Linda and Julie both attend Annie's AKC shows (driving up to 10 hours sometimes!) and although considered "pet breeders" by the fancy, they have been entirely supportive of our show career.

I can walk a fine line here... I've discussed Linda and Kay and their breeding practices many times with my ARPC (Apricot Red Poodle Club) Mentors and my All Around Mentor Michele Polito (The Allure Pet Salon) what I like - love even and what I would change.

Linda has some wonderful dogs, and I have referred her several times to friends who purchased partis (and a solid) from her. I have taken a 6 month red male home with me and Citysocialized him before he went to live in Shreveport, LA. All of these pups have grown into wonderful much loved pets.

There are areas where she, like many other "pet breeders" can be criticized but many areas where she is doing a wonderful job.

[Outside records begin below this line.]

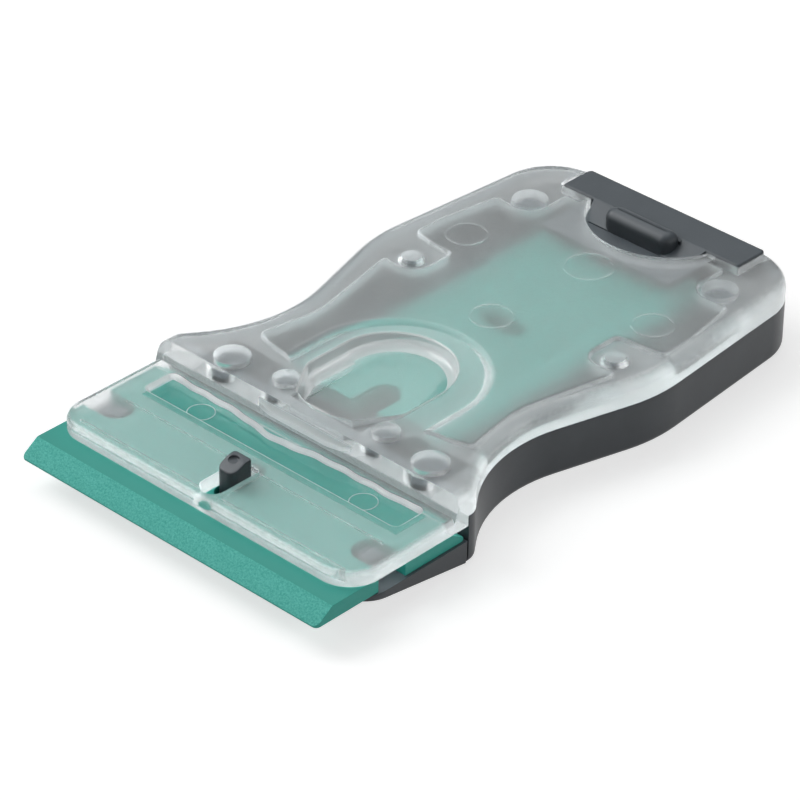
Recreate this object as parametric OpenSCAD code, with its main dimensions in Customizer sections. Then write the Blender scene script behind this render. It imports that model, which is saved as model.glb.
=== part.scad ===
// Ceramic hob scraper: a green plastic blade held between a frosted cover and a springing jaw,
// with spare blades in a drawer that slides out of the rear of the handle.
// Pieces are drawn with the scraping edge at y = 0; place() then puts the origin under the middle.

/* [Blade] */
// Width of the scraping edge
blade_w = 60; // [54:0.5:66]
// Length of the blade from edge to edge
blade_l = 30; // [28:0.1:31]
// Thickness of the blade
blade_t = 2.4; // [1.8:0.1:2.5]
// Length of the bevel along both long edges
bevel_l = 3.2; // [2:0.1:5]
// Thickness left at the scraping edge
edge_t = 0.3; // [0.2:0.05:0.6]
// Radius of the corners of the blade
blade_corner_r = 0.8; // [0.3:0.1:2]
// Width of the notch in each short side
notch_w = 5.4; // [5:0.1:6.5]
// Depth of the notch in each short side
notch_l = 7; // [5:0.1:9]
// Length of the hole that the peg passes through
hole_l = 8.8; // [8.6:0.1:10]

/* [Handle] */
// Height of the handle
handle_h = 12; // [11.8:0.1:14]
// Height of the parting line between base and cover
base_h = 8.2; // [8:0.1:8.6]
// Wall of both shells
wall_t = 1.8; // [1.4:0.1:2.2]
// Floor of the base
floor_t = 1.6; // [1.2:0.1:1.8]
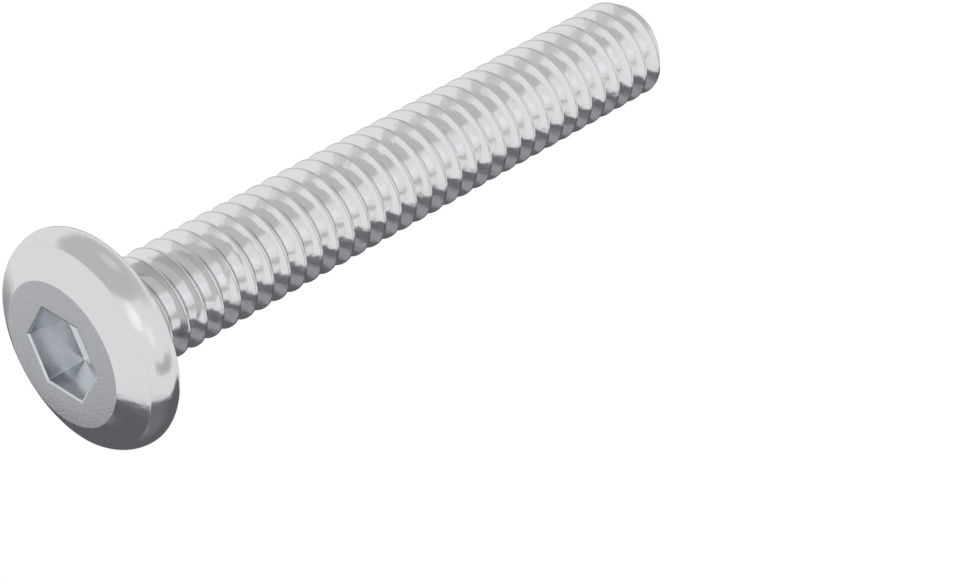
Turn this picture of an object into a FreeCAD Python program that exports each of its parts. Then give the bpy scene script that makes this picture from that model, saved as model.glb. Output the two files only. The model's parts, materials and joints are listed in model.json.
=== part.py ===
import FreeCAD, Part
import math
import os

import Sketcher

# Locking bolt: a low flat head with a conical chamfer and a rounded rim, a hexagon socket in the
# head's outer face, a short flared neck, and a straight shank that carries the thread.
# The bolt stands on its head. The origin is the centre of the head's flat outer face, +Z runs along
# the axis from the head to the tip, and two corners of the socket lie on the X axis.

# Driving sizes, in millimetres
SIZES = {
    # head, measured from its flat outer face
    "face_diameter": 8.78,
    "crease_diameter": 12.26,
    "crease_height": 1.03,
    "head_diameter": 13.1,
    "widest_height": 2.18,
    "head_height": 3.1,
    "bearing_diameter": 11.8,
    "bearing_bevel": 0.2,
    # hexagon socket
    "socket_across_flats": 4.76,
    "socket_depth": 2.7,
    "socket_bevel": 0.12,
    # neck, measured from the bearing face under the head
    "collar_diameter": 6.9,
    "collar_bevel": 0.15,
    "waist_diameter": 5.56,
    "neck_length": 2.0,
    "thread_start": 2.35,
    # shank, measured from the bearing face under the head
    "thread_diameter": 6.35,
    "shank_length": 43.65,
    # tip
    "tip_diameter": 4.54,
    "tip_chamfer_length": 0.85,
    "tip_rim_width": 0.07,
    "dish_floor_diameter": 3.6,
    "dish_depth": 0.37,
    "dish_fillet": 0.25,
}
HEXAGON_SIDES = 6
ORIGIN_POINT = (-1, 1)
X_AXIS_LINE = -1
Y_AXIS_LINE = -2
TOUCHING = 1e-6


def fill_sheet(doc):
    """The spreadsheet that holds every driving size under its own alias."""
    sheet = doc.addObject("Spreadsheet::Sheet", "sizes")
    for row, (alias, value) in enumerate(SIZES.items(), start=1):
        sheet.set(f"A{row}", alias)
        sheet.set(f"B{row}", str(value))
        sheet.setAlias(f"B{row}", alias)
    doc.recompute()
    return sheet


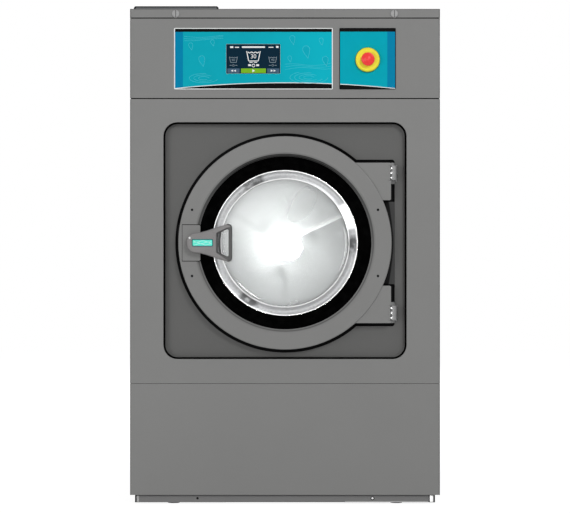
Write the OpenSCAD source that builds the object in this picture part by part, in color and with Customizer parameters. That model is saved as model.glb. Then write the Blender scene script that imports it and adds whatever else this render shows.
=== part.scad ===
// Front-loading industrial washing machine on a rigid base frame.
// Millimetres, +Z up, front towards -Y, origin on the floor at the middle of the overall footprint.
// "Depth" always means the distance behind the cabinet's front plane.

/* [Cabinet] */
// Width over the side panels
cab_w = 884; // [868:2:960]
// Depth from the front plane to the rear panel
cab_d = 1000; // [1000:5:1120]
// Thickness of the cabinet sheet
sheet = 1.5; // [1:0.5:2.5]
// Thickness of the rear panel, which carries the pipes
rear_t = 2; // [2:0.5:3]
// Height of the floor pads
pad_h = 3; // [3:1:12]
// Height of the base frame that shows below the panels
plinth_h = 22; // [14:1:40]
// Height of the lower front panel
lower_h = 318; // [300:2:360]
// Height of the front panel round the door
door_panel_h = 813; // [790:1:860]
// Height of the control fascia
fascia_h = 228; // [205:1:280]
// Height of the top cover's lip
lip_h = 28; // [26:1:40]
// Gap below and above the control fascia
seam = 3; // [1:0.5:4]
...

Also, any breeder who puts time and money into learning and improving and testing (whether they always have in the past or are now accepting testing as a MUST), in my opinion, is trying to do the right thing.

Tabatha


----------



## roxy25 (Dec 18, 2008)

NOLA Standards said:


> Also, any breeder who puts time and money into learning and improving and testing (whether they always have in the past or are now accepting testing as a MUST), in my opinion, is trying to do the right thing.
> 
> Tabatha



I agree 
I am really glad they are getting more involved with the testing and you and Annie's show career


----------



## petitpie (Nov 16, 2011)

These people are no longer breeding and did not do right by me and their puppies they sold me.


----------



## Sadie Girl (Jun 17, 2010)

I bought 5-year-old Sadie from Linda about 2 1/2 years ago. Sadie's a gem and obviously had been socialized well. Can't really complain but I do know that she stopped her "hobby" after her husband's death.


----------